The foam composition within container 28 also preferably is comprised of an effective amount of a malodor counteractant. Thus, by way of illustration, one may use any of the malodor counteractants described in the U.S. Pat. Nos. 4,755,377 of Steer, 4,339,550 of Palinczar et al., 4,009,253 of Schleppnik et al., 4,622,221 of Schleppnik, 4,187,251 of Schleppnik, 4,591,497 of Naito et al., and the like. Alternatively, one may use other deodorants such as, e.g., lemon perfume. It is preferred that the foam composition contain from about 0.02 to about 5.0 weight percent of the malodor counteractant.
The foam composition within container 28 is also preferably comprised of an effective amount of detergent such as, e.g., from about 5 to about 20 weight percent (and preferably from about 7 to about 15 weight percent) of detergent. As is known to those skilled in the art, a detergent is used to enhance the cleaning action of water by acting as a wetting agent and emulsifier. The detergent may be anionic (e.g., the sodium salts of medium chain length [7-18 carbons] alkyl sulfates or sulfonates), cationic (e.g., the tetralkyl ammonium halides), or nonionic (e.g., products made from tall oil by reaction with ethylene oxide).
By way of illustration, in one embodiment the material inside container 28 is comprised of from about 1.0 to about 2.5 weight percent of the tetrasodium salt of ethylene diamine tetracetic acid, from about 8 to about 10 weight percent of nonylphenoxy polethoxy ethanol, from about 1 to, about 2 weight percent of 2-butoxy ethanol, from about 1 to about 2 weight percent of diethylene glycol ethyl ether, from about 0.5 to about 2.0 weight percent of n-alkyl dimethyl benzyl ammonium chloride (wherein the alkyl is higher alkyl containing, for example, 12 carbon atoms and/or 14 carbon atoms), from about 0.05 to about 1.0 weight percent of anhydrous sodium metalsilicate, from about 0.04 to about 0.5 weight percent of sodium nitrite, from about 0.04 to about 0.1 weight percent of morpholine, from about 0.5 to about 2.0 weight percent of lemon perfume, and a sufficient amount of water to bring the materials in the composition (with the exception of propellant) up to 95 parts by weight). Thereafter, the material is mixed with about 5 weight percent of propellant to produce the foamable composition.
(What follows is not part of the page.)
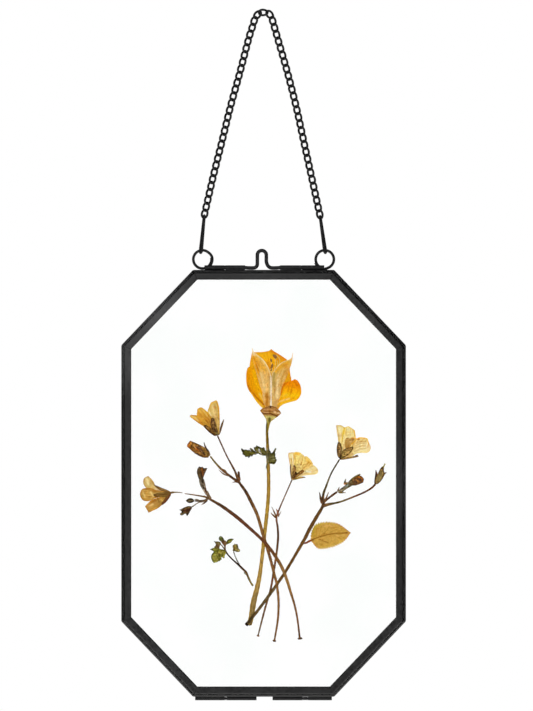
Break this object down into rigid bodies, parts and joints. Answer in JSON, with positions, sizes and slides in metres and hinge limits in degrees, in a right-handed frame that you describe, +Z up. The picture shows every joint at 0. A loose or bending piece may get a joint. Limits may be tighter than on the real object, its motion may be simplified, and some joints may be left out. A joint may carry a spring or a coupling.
{
  "type": "pressed flower frame",
  "caption": "Octagonal metal hanging frame of hinged glazed halves with a spring wire latch and a chain, holding a spray of pressed flowers, leaves and stems.",
  "frame": {"origin": "where the chain's top link hangs on its nail", "axes": "+X to the viewer's right, +Y away from the viewer towards the wall, +Z up"},
  "size_m": [0.15, 0.0072, 0.3648],
  "materials": {
    "black_metal": "satin black lacquer over soldered metal",
    "glass": "clear polished sheet",
    "orange_petal": "dried petal, bright yellow orange, matt",
    "pale_petal": "dried petal, translucent cream and ochre with brown veins",
    "yellow_petal": "dried petal, pale yellow and tan, matt",
    "brown_sepal": "dried sepals and buds, dark brown, matt",
    "brown_stem": "dried flat stem, red brown",
    "olive_stem": "dried flat stem, yellow olive",
    "green_leaf": "dried leaf, dark green, matt",
    "mustard_leaf": "dried leaf, mustard brown, matt"
  },
  "bodies": {
    "hanger": {"chain_left": "black_metal", "chain_right": "black_metal", "chain_top_link": "black_metal", "long_link_left": "black_metal", "long_link_right": "black_metal"},
    "back_half": {"back_rail_top": "black_metal", "back_rail_upper_right": "black_metal", "back_rail_right": "black_metal", "back_rail_lower_right": "black_metal", "back_rail_bottom": "black_metal", "back_rail_lower_left": "black_metal", "back_rail_left": "black_metal", "back_rail_upper_left": "black_metal", "back_glass": "glass", "hanging_ring_left": "black_metal", "hanging_ring_right": "black_metal", "big_flower_back_petal": "orange_petal", "big_flower_left_wing": "orange_petal", "big_flower_right_wing": "orange_petal", "big_flower_left_petal": "pale_petal", "big_flower_right_petal": "pale_petal", "big_flower_calyx": "brown_sepal", "big_flower_stem": "olive_stem", "big_flower_leaf": "green_leaf", "upper_left_flower_petals": "yellow_petal", "upper_left_flower_sepals": "brown_sepal", "upper_left_bud": "yellow_petal", "upper_left_stem": "brown_stem", "far_left_flower_petals": "yellow_petal", "far_left_flower_sepals": "brown_sepal", "far_left_upper_bud": "brown_sepal", "far_left_small_bud": "brown_sepal", "far_left_lower_bud": "brown_sepal", "far_left_stem": "brown_stem", "middle_flower_petals": "yellow_petal", "middle_flower_sepals": "brown_sepal", "middle_stem": "brown_stem", "right_flower_petals": "yellow_petal", "right_flower_sepals": "brown_sepal", "right_bud": "brown_sepal", "far_right_bud": "brown_sepal", "right_stem": "brown_stem", "mustard_leaf": "mustard_leaf", "sprig_stem": "green_leaf", "sprig_big_leaf": "green_leaf", "sprig_upper_leaves": "green_leaf", "sprig_calyx": "green_leaf"},
    "front_half": {"front_rail_top": "black_metal", "front_rail_upper_right": "black_metal", "front_rail_right": "black_metal", "front_rail_lower_right": "black_metal", "front_rail_bottom": "black_metal", "front_rail_lower_left": "black_metal", "front_rail_left": "black_metal", "front_rail_upper_left": "black_metal", "front_glass": "glass", "hinge_pin_left": "black_metal", "hinge_pin_right": "black_metal"},
    "latch": {"latch_wire": "black_metal"}
  },
  "joints": [
    {"name": "frame_swing", "type": "hinge", "parent": "hanger", "child": "back_half", "pos_m": [0, 0.0021, -0.12614], "axis": [1, 0, 0], "range_deg": [-80, 80]},
    {"name": "front_opens", "type": "hinge", "parent": "back_half", "child": "front_half", "pos_m": [0, 0, -0.36255], "axis": [1, 0, 0], "range_deg": [0, 175], "deforming": ["latch_wire"]},
    {"name": "latch_turns", "type": "hinge", "parent": "front_half", "child": "latch", "pos_m": [0, 0, -0.13525], "axis": [1, 0, 0], "range_deg": [-80, 80]}
  ]
}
Any of the propellants known to those skilled in the art may be used. Thus, for example, one may use a blend of gases including propane, isobutane, n-butane, isopentane, and ethane. The use of this mixture with the aforementioned composition at a weight/weight concentration of 5.0 percent will produce a mixture with a pressure of 46 p.s.i.g.
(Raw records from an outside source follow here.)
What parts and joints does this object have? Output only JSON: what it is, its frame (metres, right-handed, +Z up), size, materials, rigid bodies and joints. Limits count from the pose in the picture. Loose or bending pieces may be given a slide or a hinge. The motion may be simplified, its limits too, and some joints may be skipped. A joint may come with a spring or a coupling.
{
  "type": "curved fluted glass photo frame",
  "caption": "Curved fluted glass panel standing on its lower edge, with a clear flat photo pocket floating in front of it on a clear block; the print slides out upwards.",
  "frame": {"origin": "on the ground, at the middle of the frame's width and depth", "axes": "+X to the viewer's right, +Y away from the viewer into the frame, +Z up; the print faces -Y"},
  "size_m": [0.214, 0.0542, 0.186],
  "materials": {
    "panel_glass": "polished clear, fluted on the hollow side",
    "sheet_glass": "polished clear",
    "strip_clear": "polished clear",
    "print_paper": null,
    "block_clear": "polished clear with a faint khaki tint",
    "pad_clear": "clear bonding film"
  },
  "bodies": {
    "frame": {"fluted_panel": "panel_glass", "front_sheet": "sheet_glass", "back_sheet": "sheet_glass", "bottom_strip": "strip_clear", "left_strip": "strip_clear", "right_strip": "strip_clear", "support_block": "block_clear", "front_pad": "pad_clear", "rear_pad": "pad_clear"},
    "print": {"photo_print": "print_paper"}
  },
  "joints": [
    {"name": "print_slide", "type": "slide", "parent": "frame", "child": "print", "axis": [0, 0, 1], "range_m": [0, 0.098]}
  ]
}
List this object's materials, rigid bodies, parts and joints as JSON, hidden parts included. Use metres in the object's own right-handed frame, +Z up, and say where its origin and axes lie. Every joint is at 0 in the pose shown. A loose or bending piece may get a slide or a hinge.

Referring again to FIG. 1, it will be seen that container 28 is adapted to fit within opening 16 of garbage disposal 12.
Adaptor 32 can be removably attached to the top 34 of container 28 by conventional means.
In one embodiment, illustrated in FIG. 2, adaptor 32 is comprised of a horizontally-extending lip 36 which, when adaptor 32 is pressed against the top 34 of container 28, mates with and is secured by chime 38. This mating arrangement is also illustrated in FIG. 2.
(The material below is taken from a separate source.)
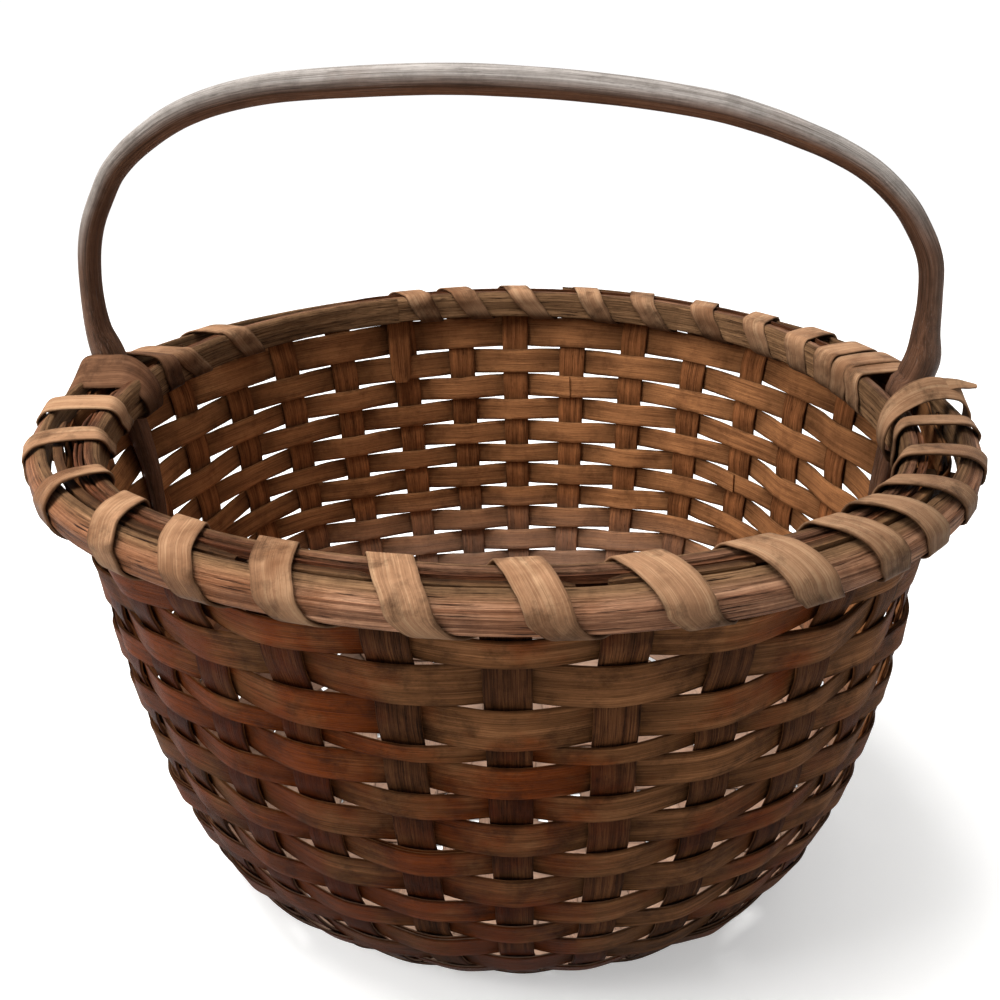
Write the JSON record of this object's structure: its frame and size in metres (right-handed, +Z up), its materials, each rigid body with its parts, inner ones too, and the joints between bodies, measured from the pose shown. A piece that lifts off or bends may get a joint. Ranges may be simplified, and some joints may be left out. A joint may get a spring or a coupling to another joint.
{
  "type": "gathering basket",
  "caption": "Round open basket plaited from flat wood splints, with a lashed double rim hoop and a fixed carved bow handle.",
  "frame": {"origin": "bottom centre of the bounding box, on the surface the basket stands on", "axes": "+Z up, +X along the handle's span towards its right foot, -Y towards the viewer of the picture"},
  "size_m": [0.3866, 0.3712, 0.3675],
  "materials": {
    "stake_splint": "dry aged splint, satin patina outside",
    "weaver_splint": "dry aged splint, satin patina outside",
    "hoop": "dry split wood, rough",
    "filler": "dry splint, rough",
    "handle": "weathered carved wood, worn smooth",
    "lashing": "dry splint, matt"
  },
  "bodies": {
    "root": {"base_splint_long_1": "stake_splint", "base_splint_long_2": "stake_splint", "base_splint_long_3": "stake_splint", "base_splint_long_4": "stake_splint", "base_splint_long_5": "stake_splint", "base_splint_long_6": "stake_splint", "base_splint_long_7": "stake_splint", "base_splint_long_8": "stake_splint", "base_splint_cross_1": "stake_splint", "base_splint_cross_2": "stake_splint", "base_splint_cross_3": "stake_splint", "base_splint_cross_4": "stake_splint", "base_splint_cross_5": "stake_splint", "base_splint_cross_6": "stake_splint", "base_splint_cross_7": "stake_splint", "weaver_rim": "weaver_splint", "weaver_01": "weaver_splint", "weaver_02": "weaver_splint", "weaver_03": "weaver_splint", "weaver_04": "weaver_splint", "weaver_05": "weaver_splint", "weaver_06": "weaver_splint", "weaver_07": "weaver_splint", "weaver_08": "weaver_splint", "weaver_09": "weaver_splint", "weaver_10": "weaver_splint", "weaver_11": "weaver_splint", "weaver_12": "weaver_splint", "weaver_13": "weaver_splint", "weaver_14": "weaver_splint", "weaver_15": "weaver_splint", "weaver_16": "weaver_splint", "weaver_17": "weaver_splint", "weaver_18": "weaver_splint", "outer_hoop": "hoop", "inner_hoop": "hoop", "filler_splint_front": "filler", "filler_splint_back": "filler", "handle": "handle", "lashing_left": "lashing", "lashing_front": "lashing", "lashing_back": "lashing"}
  },
  "joints": []
}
The maximum width 40 of adaptor 32 is smaller than the internal diameter 42 of opening 16 of garbage disposal 12. It is preferred that the maximum width 40 of adaptor 32 be from about 80 to about 98 percent of the internal diameter 42 of opening 16 and, more preferably, from about 87 to about 97 percent of internal diameter 42.
Referring again to FIG. 2, it will be seen that, in the preferred embodiment depicted, adaptor 32 is an integral structure which, preferably, consists essentially of plastic material and is injection molded. Any of the plastic materials commonly used to make injection molded parts may be used in adaptor 32. Thus, by way of illustration, one may use thermoplastic materials such as, e.g., polyethylene, polypropylene, and the like.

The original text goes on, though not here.